I could argue well, the fire never goes out, but the soul would cease. Here in Luke chapter 16, he speaks of the rich man and Lazarus, and it says, “The rich man in Hell lifted up his eyes being in torment. And seeth Abraham afar off, and Lazarus in his bosom. And he cried and said, Father Abraham, have mercy on me, and send Lazarus, that he may dip the tip of his finger in water, and cool my tongue; for I am tormented in this flame.”
Now this is sometime after he had died. He is already in the flame. The flame is not destroying the rich man. You say, “But that’s just a parable.” Well, great! If you look at Jesus’ parables, you’ll find that every single detail in the parable is specific.
Sometimes, He gives parables about seeds, and He says, the seeds are the Word of God. He gives parables about birds; he says the birds are the devils. But when He gives parables, He interprets the parables for us, and tells us the meaning.
He didn’t interpret this one. He left this standing. And in parables, He never gives personal names. And in this one, He gives personal names. In parables He said, there was a certain man who planted a vineyard and had his servants... or he said there’s a bridegroom.
In this one, He gives the names. And He says, “For I am tormented in this flame.” He said, “I have five brethren; go and testify unto them, lest they also come to this place of torment.” So, the rich man spoke of the fire that he was in as a place of torment, that he didn’t want his brothers coming to.
And then, the Book of Revelation — to get down quickly to the bottom of it here. He said in Revelation chapter 20 verse 10, “The devil that deceived them was cast in to the lake of fire and brimstone where the beast and false prophet are and shall be tormented day and night for ever and ever.”
So, according to the Word of God, the torment is forever and ever. And he says, “The sea gave up the dead which were in them, and death and Hell delivered the dead which were in them, and they were cast in the lake of fire. This is the second death. And whosever’s name was not found written in the book of life was cast into the lake of fire.” The second death he pictures is forever and ever. Tormented day and night forever and ever.
And there are quite a few passages that speak about torment day and night forever and ever, in a fire that won’t be quenched. And then, we have the example of Lazarus who was tormented and who was in a constant state of torment, begging for water to be placed on his tongue. So, he was not consumed in the flame.
And now another passage — I’ll just quote it to you — in Matthew, he said, “Where their worm dieth not.” Their worm dieth not, and the fire is not quenched. And forever and ever, where their worm dieth not. Now what does that mean, “their worm”? It’s possessive, “their,” — T-H-E-I-R. Not the worms, but their worms. The Book of Isaiah speaks of Satan as being cast in to Hell. And it says of him, that he descended down in to the pit.
And it says in Isaiah chapter 14 verse 9, “Hell from beneath is moved for thee to meet thee at thy coming. It stirreth up the dead for thee, even all the chief ones of the earth. It raised them up from the thrones, the kings of the nations.”

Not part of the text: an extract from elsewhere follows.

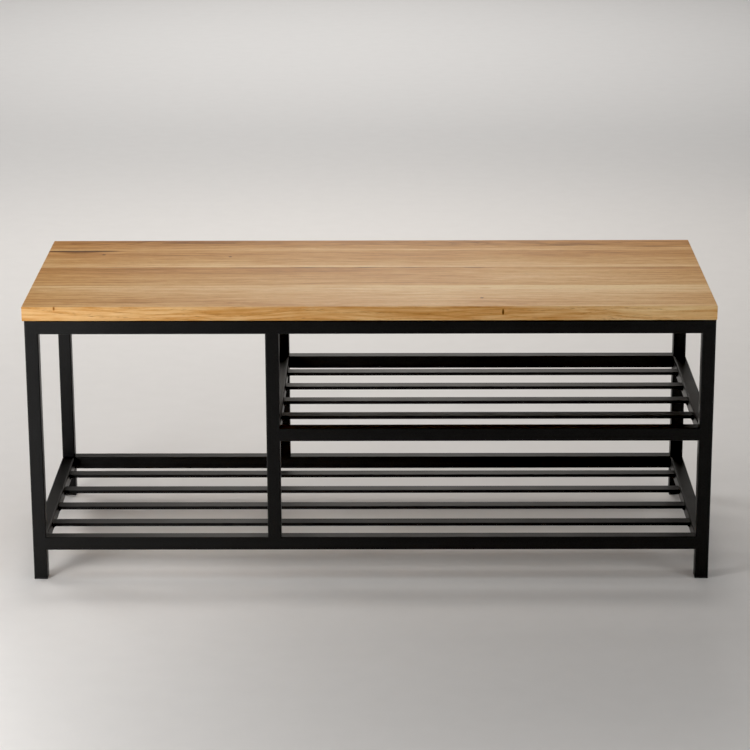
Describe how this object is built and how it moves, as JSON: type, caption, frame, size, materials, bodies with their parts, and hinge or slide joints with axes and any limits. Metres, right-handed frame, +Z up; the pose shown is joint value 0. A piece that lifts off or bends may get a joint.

Now this would be the same event that occurs at the end of the millennium that I just read to you in Revelation chapter 20. This is when Satan goes to Hell. “And they shall speak,” those, the dead in Hell shall speak, “and say unto thee, ‘Art thou also become weak as we? Art thou become like unto us?’ Thy pomp is brought down to the grave, and the noise of thy viols; and the worm is spread under thee, and the worms cover thee. How art thou fallen from heaven, O Lucifer, son of the morning! How art thou cut down to the ground...” Skipping down to verse 15, “Yet thou shalt be brought down to Hell, to the sides of the pit.” So, Lucifer when he goes to hell at the end of the millennium, the chief ones, the dead ones, will stir up for him, and say, “What are you doing here? Aren’t you the one that damned all the souls? How come you ended up here as well?” And then they say, “The worms are under you, the worms cover you.”
It’s just my surmising, what are the worms, but I believe that in Hell, the very essence of the human soul, the human being, will be left, we’ll not be destroyed. Probably this body that we know, this body of flesh will be burned up, but naturally it wouldn’t be in something that boiling hot.
But there is something of the human that cannot be destroyed, because it is divine. There is something God Himself cannot destroy because He breathed into our nostrils the breath of life, and man became a living soul.
So, God placed something of Himself in each of us, and we are therefore eternal as God is eternal, and it cannot be destroyed. And so, when we are cast into Hell, all that remains, I suspect, is our worm — their worm which dieth not.
And that worm will be a little eye, little mouth like a worm has, a little maggot that lies in the burning ashes of Hell, and the worms will be under Lucifer, and the worms will be over him. And he will be just another outcast, another discard from God’s eternal kingdom because he was not worthy for His presence, not worthy to sit around His throne.
I preach on Hell less than anything in the Bible, probably about once every 10 years. Why? Because I don’t like it. I don’t want to think about it. It’s too horrible. It’s like talking about a child that got 95% burn on her body. I’d rather not look at or talk about them.
I am thankful that there are some priestly people who can deal with that, but I can’t deal with it. I believe it because the same God that spoke about Heaven, spoke three or four times as much about Hell as he did Heaven.
And He said, “It’s forever and ever.” I would like to believe it’s otherwise, but if I am going to be a Bible believer, and if I am going to follow the God who was willing to die and shed His blood to save my soul from Hell, I am going to have to believe what he says about Hell.